Alert with background throughput condition never triggers

We have an alert condition which should trigger if the background throughput of an application is below 900 calls for at least 5 minutes. In the preview everything looks fine, but the alert actually never triggers. In this screenshot the violation was less than 5 minutes, but we also had cases where the throughput was below 900 calls for multiple hours.

Our other alerts work fine, the problem only occurs with background throughput.

The alert condition id is 22929769.

Hi @lukas12 could you send a permalink to your condition in question and we can take a look? Also if you have the info handy, the timeframe and timezone that you believe was the last time the alert should’ve triggered an incident would help… But if you don’t have that info a condition link will work for first steps!
Another thing that sometimes can happen depending on how the policy is set up is to take a look at your incident preferences and make sure you have them configured properly. I’ll attach a link that go over them a bit in detail. (the main thing is if you have multiple conditions in a policy and you have your incident preference set to by policy, issues can occur there.)

helpful links
https://docs.newrelic.com/docs/alerts/new-relic-alerts/configuring-alert-policies/specify-when-new-relic-creates-incidents

Hi @sarnce , thanks for helping out.
Permalink to my condition: https://onenr.io/0NgR7eNDaQo
The last time the alert should’ve triggered was on December 23, 08:31pm UTC+1.
Incident preference is set to “By condition and signal”.

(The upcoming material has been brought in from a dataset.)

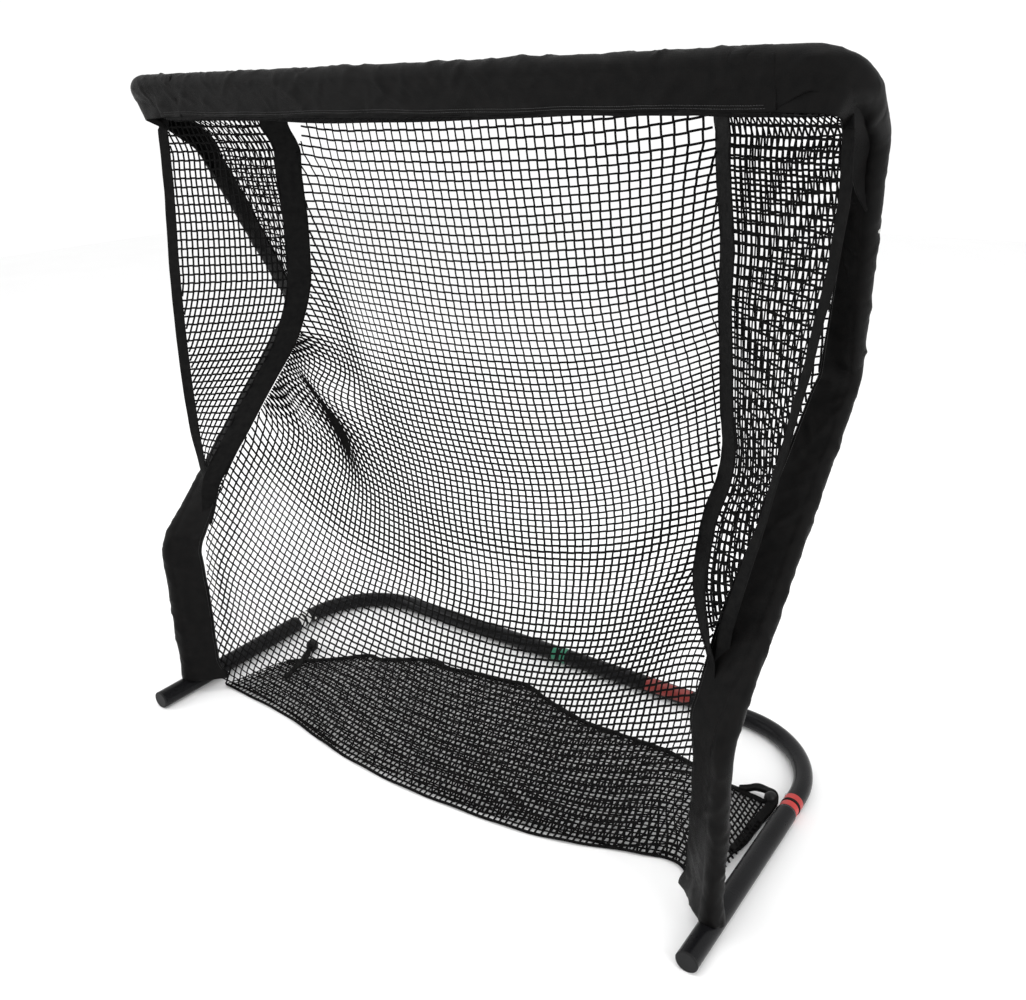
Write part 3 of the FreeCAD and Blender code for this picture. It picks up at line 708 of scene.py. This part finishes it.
tw = np.interp(np.linspace(0, 1, len(curve_on(TAPE, 5))), [0, 0.8, 1], [59, 52, 30]) / 2
tape_c = curve_on([(x, y, z) for z, x, y in TAPE], 5)
tape_in = tape_c + np.stack([-tw * ca, tw * sa, 0 * tw], -1)
tape_out = tape_c + np.stack([tw * ca, -tw * sa, 0 * tw], -1)
strip_c = curve_on([(x, y, z) for z, x, y in STRIP], 5)
sx = np.array([np.interp(z, tape_c[::-1, 2], tape_c[::-1, 0]) for z in strip_c[:, 2]])
sy = np.array([np.interp(z, tape_c[::-1, 2], tape_c[::-1, 1]) for z in strip_c[:, 2]])
sdir = unit(np.stack([sx - strip_c[:, 0], sy - strip_c[:, 1], 0 * sx], -1))
strip_in = strip_c + sdir * 12.25
strip_out = strip_c - sdir * 12.25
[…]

Hi @lukas12 I wanted to confirm that you are still having this issue. It looks like there are incidents opening and closing here as recently as Jan 7th. And when I looked in the notification logs we have 200, successful : TRUE response codes for that webhook, condition id and time period.

Let us know. :slight_smile: Thanks!

Hi @sduvall , that’s correct. On Jan 7th, conditions using “background throughput” triggered for the first time. It would still be interesting for us why the condition didn’t trigger on December 23, 08:31pm UTC+1. This is an important alert and we want to make sure that it works reliably.

Thanks!

@lukas12 I can understand that. Can you please provide a permalink to the query where you show that the data violated the threshold for that day? Then I can look into it further. Thanks

@sduvall Here you go: https://onenr.io/0oqQaLXoJj1

@lukas12 Thank you for providing that. Here is the query that chart is using: https://onenr.io/0a2wdb5N7jE

You can see the data at that time drops to null, so likely the app is not reporting. While it looks like it is below the threshold because it is stored as a 0 as it is being ingested the null is a null, and null is not less than 900 it is a different data type. To monitor for a Loss of Signal you would need Loss of Signal which is not available on out of the box apm and mobile alerts but is available with NRQL alerts.

If you want to be able to be notified when the app does not report as well as when it drops below the threshold then you can set up a NRQL Alert Condition with the same or similar query and set Loss of Signal to open for the same duration as the threshold.

More information on this:

The alert condition is based on a NRQL alert condition using count(). New Relic used to insert synthetic zeroes as a result for some queries, but ever since Streaming Alerts for NRQL conditions was introduced, synthetic zeroes are no longer inserted (the rules for when they were inserted was obtuse and opaque, so now you get exactly what the query returns).

If you have a threshold that requires a value of “0” in order to open or close a violation, it’s possible your query may not ever return a “0”. Rather, it may be returning the absence of a value, or null. A null response cannot be compared against a numeric threshold.

Our alerting system processes the results of your NRQL query through a strict order of operations. We first execute the FROM/WHERE portion of the query and determine whether any results match that criteria. If no results match that criteria, then the SELECT statement is not executed at all. This is when your query will return null. (The preview chart may show that your query is returning “0”, but the preview chart is not beholden to this order of operations.)

In order to open or close a violation on a complete absence of data, you will need to configure a loss of signal threshold, and check the box to either open a new violation or close existing violations when the query doesn’t return any results.